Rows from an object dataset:
○ ○ ○
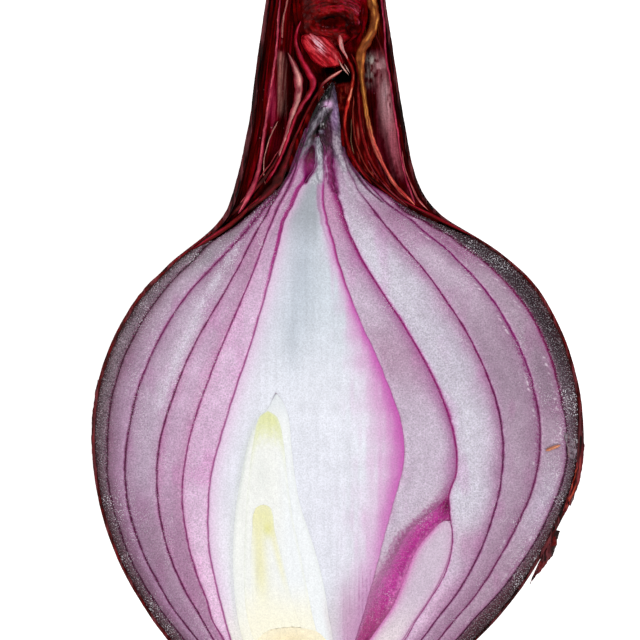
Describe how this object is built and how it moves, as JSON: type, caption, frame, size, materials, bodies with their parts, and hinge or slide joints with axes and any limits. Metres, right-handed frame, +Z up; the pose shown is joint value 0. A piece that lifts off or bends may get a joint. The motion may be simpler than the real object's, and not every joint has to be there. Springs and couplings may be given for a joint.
{
  "type": "halved red onion",
  "caption": "Red onion half, cut lengthwise through neck and base, on its rounded back: nested scales, side bud, young shoot, basal plate, papery skin, dried neck leaves.",
  "frame": {"origin": "under the middle of the bounding box, on the surface the half rests on", "axes": "+Z up and square to the level cut face, +Y from the base to the neck, +X towards the side bud"},
  "size_m": [0.0738, 0.1236, 0.0346],
  "materials": {
    "papery_skin": "dry, thin and slightly glossy, dark purple-red with paler veins",
    "dry_sheath": "dry, dark maroon with pink and tan edges",
    "dry_leaf": "dry, crumpled, crimson",
    "scale_dark": "half-dried, grey-purple, moist sparkle",
    "scale_flesh": "moist, translucent, white-lilac with magenta skin lines",
    "heart_flesh": "moist, translucent, bluish white with a pink band",
    "shoot": "moist, white to yellow-green",
    "plate": "firm, cream to tan, dry root stubs below"
  },
  "bodies": {
    "root": {"outer_skin": "papery_skin", "neck_sheath_outer": "dry_sheath", "neck_sheath_middle": "dry_sheath", "neck_sheath_inner": "dry_sheath", "neck_hood": "dry_sheath", "neck_leaf_crumpled": "dry_leaf", "neck_leaf_folded": "dry_leaf", "scale_1": "scale_dark", "scale_2": "scale_flesh", "scale_3": "scale_flesh", "scale_4": "scale_flesh", "scale_5": "scale_flesh", "scale_6": "heart_flesh", "side_bud": "scale_flesh", "shoot_sheath": "shoot", "shoot_leaf_outer": "shoot", "shoot_leaf_inner": "shoot", "basal_plate": "plate"}
  },
  "joints": []
}
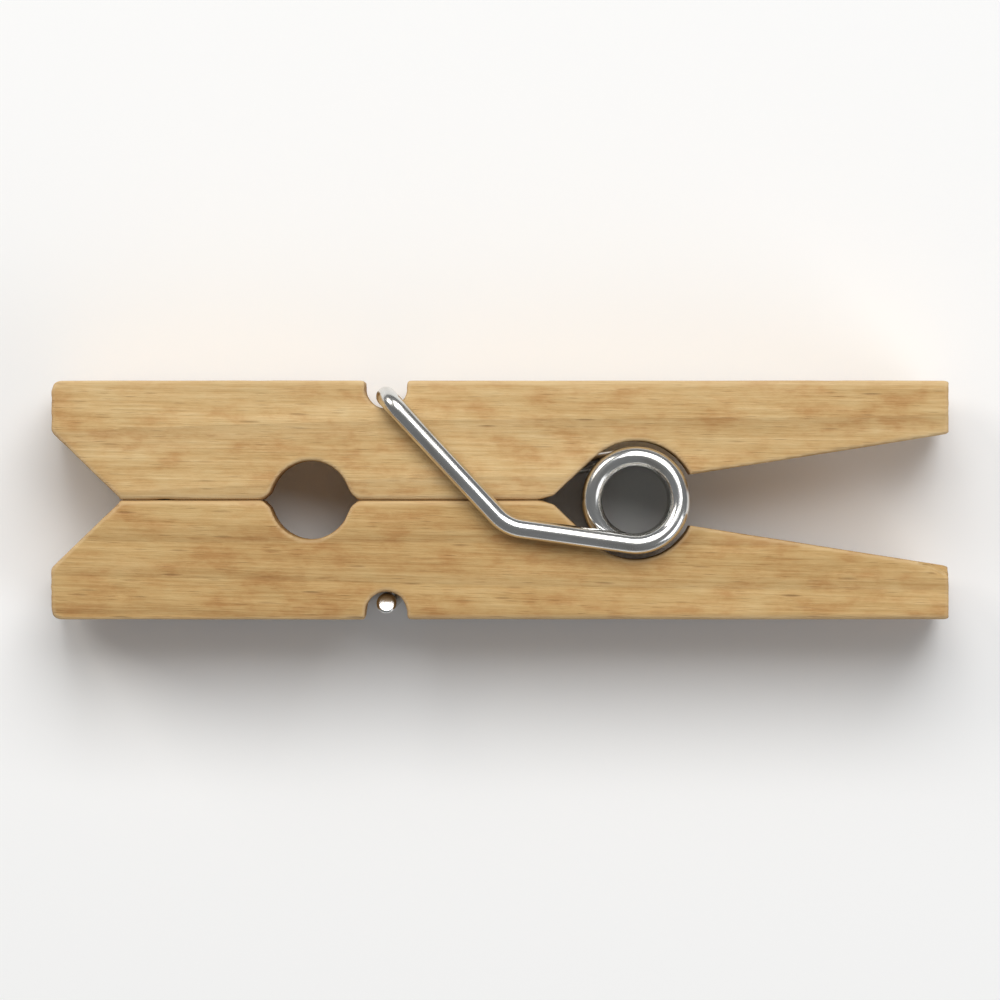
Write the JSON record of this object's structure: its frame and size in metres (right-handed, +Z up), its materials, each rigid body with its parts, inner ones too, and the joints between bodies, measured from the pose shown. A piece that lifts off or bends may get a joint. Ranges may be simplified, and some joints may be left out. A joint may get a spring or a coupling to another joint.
{
  "type": "clothespin",
  "caption": "Wooden spring clothespin: two halves with a notched mouth and tapered handles, pinched together by a coiled wire spring that is also their hinge.",
  "frame": {"origin": "under the middle of the pin, at the level of the surface that it lies on", "axes": "+X along the pin towards the jaws, +Y across the seam from the right half to the left half, +Z up along the coil of the spring"},
  "size_m": [0.045, 0.012, 0.0085],
  "materials": {
    "wood": "bare planed wood",
    "spring_wire": "bright drawn and plated steel wire"
  },
  "bodies": {
    "right_jaw": {"right_half": "wood", "spring": "spring_wire"},
    "left_jaw": {"left_half": "wood"}
  },
  "joints": [
    {"name": "jaw_hinge", "type": "hinge", "parent": "right_jaw", "child": "left_jaw", "pos_m": [-0.0068, 0, 0.00425], "axis": [0, 0, 1], "range_deg": [0, 23.5], "stiffness_Nm_per_rad": 0.1, "springref_deg": -0.57, "deforming": ["spring"]}
  ]
}
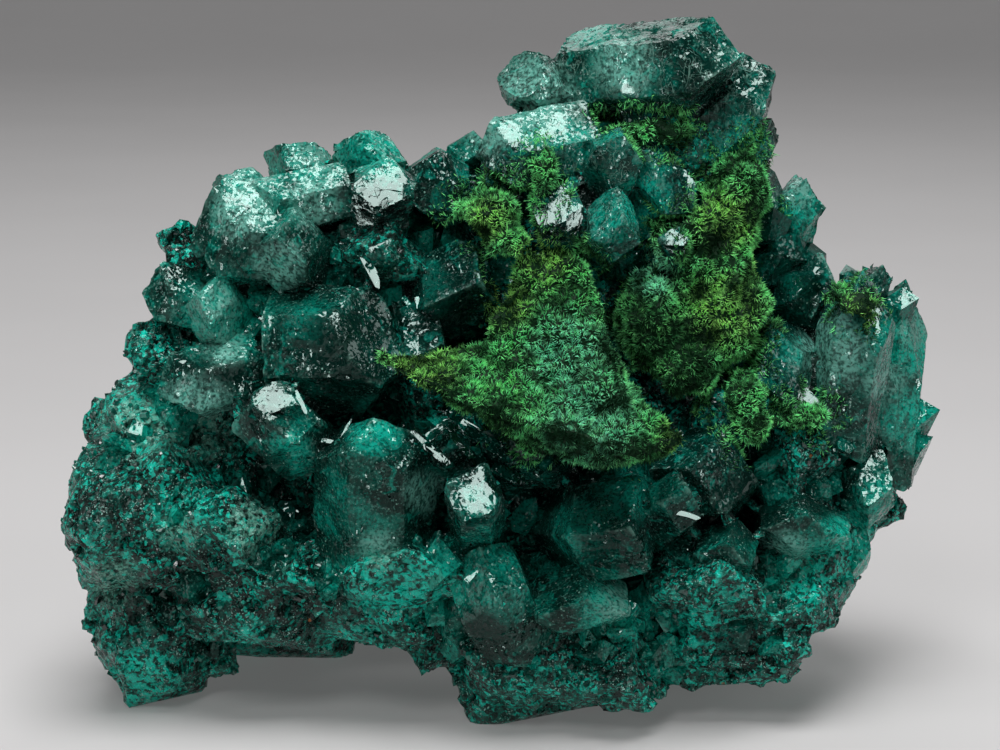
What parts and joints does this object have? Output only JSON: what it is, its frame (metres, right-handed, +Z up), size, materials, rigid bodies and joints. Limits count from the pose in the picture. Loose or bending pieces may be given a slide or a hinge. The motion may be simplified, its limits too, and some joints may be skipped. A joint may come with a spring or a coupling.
{
  "type": "dioptase crystal specimen",
  "caption": "Hand specimen of dark green dioptase crystals grown on a lump of granular copper ore, with patches of green mineral needles between them.",
  "frame": {"origin": "middle of the bottom of the specimen's box, on the surface that it stands on", "axes": "+Z up, -Y out of the side that the picture shows, +X to the right of it"},
  "size_m": [0.0926, 0.0634, 0.0744],
  "materials": {
    "ore": "granular, matt",
    "crystal": "glassy",
    "moss": "velvety needles"
  },
  "bodies": {
    "root": {"crown_crystals": "crystal", "crown_crystals_2": "crystal", "upper_left_crystals": "crystal", "upper_left_crystals_2": "crystal", "upper_left_crystals_3": "crystal", "middle_crystals": "crystal", "middle_crystals_2": "crystal", "middle_crystals_3": "crystal", "right_crystals": "crystal", "right_crystals_2": "crystal", "back_crystals": "crystal", "back_crystals_2": "crystal", "back_crystals_3": "crystal", "back_crystals_4": "crystal", "back_crystals_5": "crystal", "back_crystals_6": "crystal", "ore": "ore", "ledge_moss": "moss", "field_moss": "moss", "hanging_moss": "moss", "left_moss": "moss", "sprig_moss": "moss", "low_moss": "moss", "shelf_moss": "moss", "right_moss": "moss"}
  },
  "joints": []
}
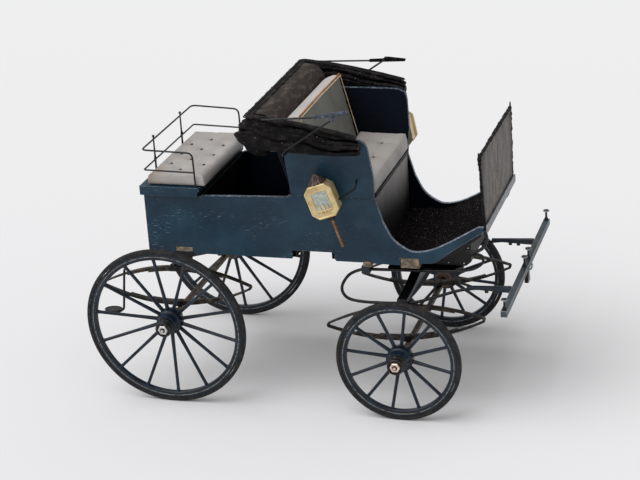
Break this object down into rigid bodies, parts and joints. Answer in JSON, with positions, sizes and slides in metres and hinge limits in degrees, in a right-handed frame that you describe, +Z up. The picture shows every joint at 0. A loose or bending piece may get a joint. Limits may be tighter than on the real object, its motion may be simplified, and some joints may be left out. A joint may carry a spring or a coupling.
{
  "type": "phaeton scale model",
  "caption": "Scale model of a horse-drawn phaeton with turning spoked wheels, steering fore-carriage, folding hood, open rear boot and side lamps.",
  "frame": {"origin": "on the ground under the middle of the model's length and width", "axes": "+X forward towards the splinter bar, +Y to the carriage's left, +Z up"},
  "size_m": [0.3602, 0.2134, 0.2614],
  "materials": {
    "body_paint": "dark blue gloss paint on wood, worn at the edges",
    "dark_paint": "blue-black gloss paint on wood",
    "bare_wood": "raw scraped end grain",
    "tyre_rubber": "charcoal, dull",
    "black_iron": "black gloss paint on iron wire",
    "spring_steel": "black paint rubbed brown",
    "hub_metal": "bare bright nut",
    "seat_leather": "pale grey buttoned leather",
    "hood_leather": "black creased leather",
    "dash_leather": "grey-black leather",
    "felt": "black felt with brown flecks",
    "lamp_gilt": "gilt",
    "copper": "copper brown",
    "mirror_glass": "mirrored lamp window"
  },
  "bodies": {
    "carriage_body": {"body_floor": "dark_paint", "rear_panel": "body_paint", "boot_rear_wall": "dark_paint", "boot_front_wall": "dark_paint", "seat_riser": "body_paint", "seat_board": "dark_paint", "rear_seat_board": "body_paint", "seat_back_board": "dark_paint", "toe_board": "dark_paint", "front_transom": "bare_wood", "rear_transom": "bare_wood", "seat_batten": "bare_wood", "main_cushion": "seat_leather", "backrest_squab": "seat_leather", "rear_cushion": "seat_leather", "floor_felt": "felt", "rear_seat_rail": "black_iron", "dash_panel": "dash_leather", "dash_rail": "dash_leather", "dash_frame": "black_iron", "rear_axle": "black_iron", "side_panel_right": "body_paint", "side_panel_left": "body_paint", "quarter_panel_right": "body_paint", "quarter_panel_left": "body_paint", "toe_iron_right": "black_iron", "toe_iron_left": "black_iron", "rear_spring_right": "spring_steel", "rear_spring_left": "spring_steel", "step_iron_right": "black_iron", "step_iron_left": "black_iron", "landau_strut_right": "black_iron", "landau_strut_left": "black_iron"},
    "fore_carriage": {"king_plate": "black_iron", "bolster": "dark_paint", "sway_bar": "dark_paint", "front_axle": "black_iron", "splinter_bar": "dark_paint", "wheel_iron_right": "black_iron", "wheel_iron_left": "black_iron", "front_spring_right": "spring_steel", "front_spring_left": "spring_steel"},
    "rear_wheel_right": {"rear_wheel_right": "dark_paint", "rear_tyre_right": "tyre_rubber"},
    "rear_wheel_left": {"rear_wheel_left": "dark_paint", "rear_tyre_left": "tyre_rubber"},
    "front_wheel_right": {"front_wheel_right": "dark_paint", "front_tyre_right": "tyre_rubber"},
    "front_wheel_left": {"front_wheel_left": "dark_paint", "front_tyre_left": "tyre_rubber"},
    "hood": {"hood_stack": "hood_leather"},
    "landau_rod_right": {"landau_rod_right": "black_iron"},
    "landau_rod_left": {"landau_rod_left": "black_iron"},
    "lamp_right": {"lamp_case_right": "lamp_gilt", "lamp_chimney_right": "copper", "lamp_stem_right": "copper"},
    "lamp_left": {"lamp_case_left": "lamp_gilt", "lamp_chimney_left": "copper", "lamp_stem_left": "copper"}
  },
  "joints": [
    {"name": "steer", "type": "hinge", "parent": "carriage_body", "child": "fore_carriage", "pos_m": [0.0885, 0, 0.117], "axis": [0, 0, 1], "range_deg": [-35, 35]},
    {"name": "rear_wheel_right_spin", "type": "hinge", "parent": "carriage_body", "child": "rear_wheel_right", "pos_m": [-0.11, -0.0932, 0.06999], "axis": [0, 0.9989, 0.047], "continuous": true},
    {"name": "rear_wheel_left_spin", "type": "hinge", "parent": "carriage_body", "child": "rear_wheel_left", "pos_m": [-0.11, 0.0932, 0.06999], "axis": [0, 0.9989, -0.047], "continuous": true},
    {"name": "front_wheel_right_spin", "type": "hinge", "parent": "fore_carriage", "child": "front_wheel_right", "pos_m": [0.0885, -0.0921, 0.052], "axis": [0, 1, 0], "continuous": true},
    {"name": "front_wheel_left_spin", "type": "hinge", "parent": "fore_carriage", "child": "front_wheel_left", "pos_m": [0.0885, 0.0921, 0.052], "axis": [0, 1, 0], "continuous": true},
    {"name": "hood_raise", "type": "hinge", "parent": "carriage_body", "child": "hood", "pos_m": [0.0515, 0, 0.229], "axis": [0, 1, 0], "range_deg": [0, 75]},
    {"name": "landau_rod_right_fold", "type": "hinge", "parent": "carriage_body", "child": "landau_rod_right", "pos_m": [0.043, 0, 0.253], "axis": [0, 1, 0], "range_deg": [0, 106]},
    {"name": "landau_rod_left_fold", "type": "hinge", "parent": "carriage_body", "child": "landau_rod_left", "pos_m": [0.043, 0, 0.253], "axis": [0, 1, 0], "range_deg": [0, 106]},
    {"name": "lamp_right_tilt", "type": "hinge", "parent": "carriage_body", "child": "lamp_right", "pos_m": [0.0531, 0, 0.195], "axis": [0, 1, 0], "range_deg": [-8, 8]},
    {"name": "lamp_left_tilt", "type": "hinge", "parent": "carriage_body", "child": "lamp_left", "pos_m": [0.0531, 0, 0.195], "axis": [0, 1, 0], "range_deg": [-8, 8]}
  ],
  "couplings": [
    {"joint": "landau_rod_right_fold", "follows": "hood_raise", "ratio": 1.41},
    {"joint": "landau_rod_left_fold", "follows": "hood_raise", "ratio": 1.41}
  ]
}
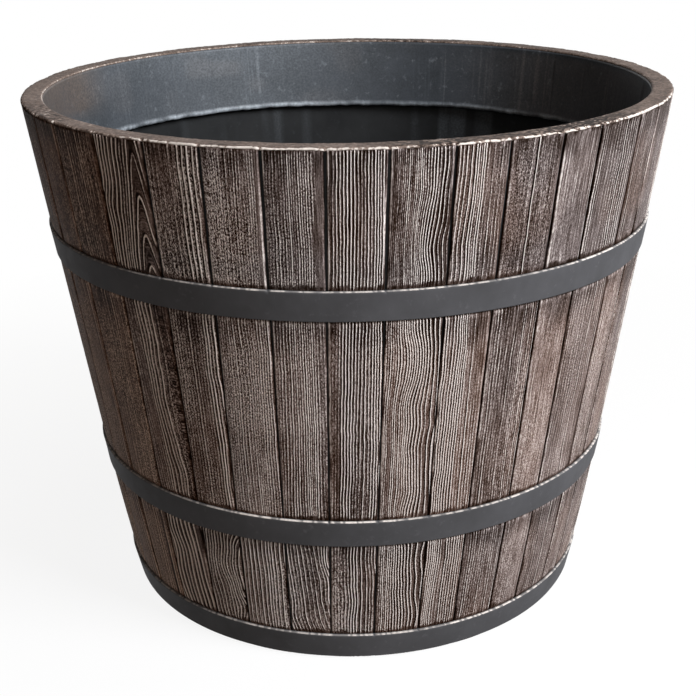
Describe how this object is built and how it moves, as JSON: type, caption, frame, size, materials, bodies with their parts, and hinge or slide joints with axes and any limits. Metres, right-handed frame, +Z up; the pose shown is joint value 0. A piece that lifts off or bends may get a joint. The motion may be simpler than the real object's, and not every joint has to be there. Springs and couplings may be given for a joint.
{
  "type": "plastic barrel planter",
  "caption": "Round tapered planter moulded in plastic to look like a staved barrel, with a broad rolled rim, smooth dark bands round its side and push-in plugs in its drained floor.",
  "frame": {"origin": "on the ground at the middle of the foot", "axes": "+Z up along the planter's own axis, the pictured front faces -Y, +X to the right of the front"},
  "size_m": [0.4, 0.4, 0.324],
  "materials": {
    "stave_plastic": "moulded wood grain, dark brown with a tan dry-brushed top colour",
    "band_plastic": "smooth satin charcoal",
    "plug_rubber": "matt black"
  },
  "bodies": {
    "pot": {"barrel_shell": "stave_plastic", "upper_band": "band_plastic", "middle_band": "band_plastic", "base_band": "band_plastic"},
    "plug_1": {"drain_plug_1": "plug_rubber"},
    "plug_2": {"drain_plug_2": "plug_rubber"},
    "plug_3": {"drain_plug_3": "plug_rubber"},
    "plug_4": {"drain_plug_4": "plug_rubber"},
    "plug_5": {"drain_plug_5": "plug_rubber"}
  },
  "joints": [
    {"name": "plug_1_pull", "type": "slide", "parent": "pot", "child": "plug_1", "axis": [0, 0, 1], "range_m": [0, 0.03]},
    {"name": "plug_2_pull", "type": "slide", "parent": "pot", "child": "plug_2", "axis": [0, 0, 1], "range_m": [0, 0.03]},
    {"name": "plug_3_pull", "type": "slide", "parent": "pot", "child": "plug_3", "axis": [0, 0, 1], "range_m": [0, 0.03]},
    {"name": "plug_4_pull", "type": "slide", "parent": "pot", "child": "plug_4", "axis": [0, 0, 1], "range_m": [0, 0.03]},
    {"name": "plug_5_pull", "type": "slide", "parent": "pot", "child": "plug_5", "axis": [0, 0, 1], "range_m": [0, 0.03]}
  ]
}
○ ○ ○
Which lines hold the string "between"? List them all.

Write the JSON record of this object's structure: its frame and size in metres (right-handed, +Z up), its materials, each rigid body with its parts, inner ones too, and the joints between bodies, measured from the pose shown. A piece that lifts off or bends may get a joint. Ranges may be simplified, and some joints may be left out. A joint may get a spring or a coupling to another joint.
  "caption": "Hand specimen of dark green dioptase crystals grown on a lump of granular copper ore, with patches of green mineral needles between them.",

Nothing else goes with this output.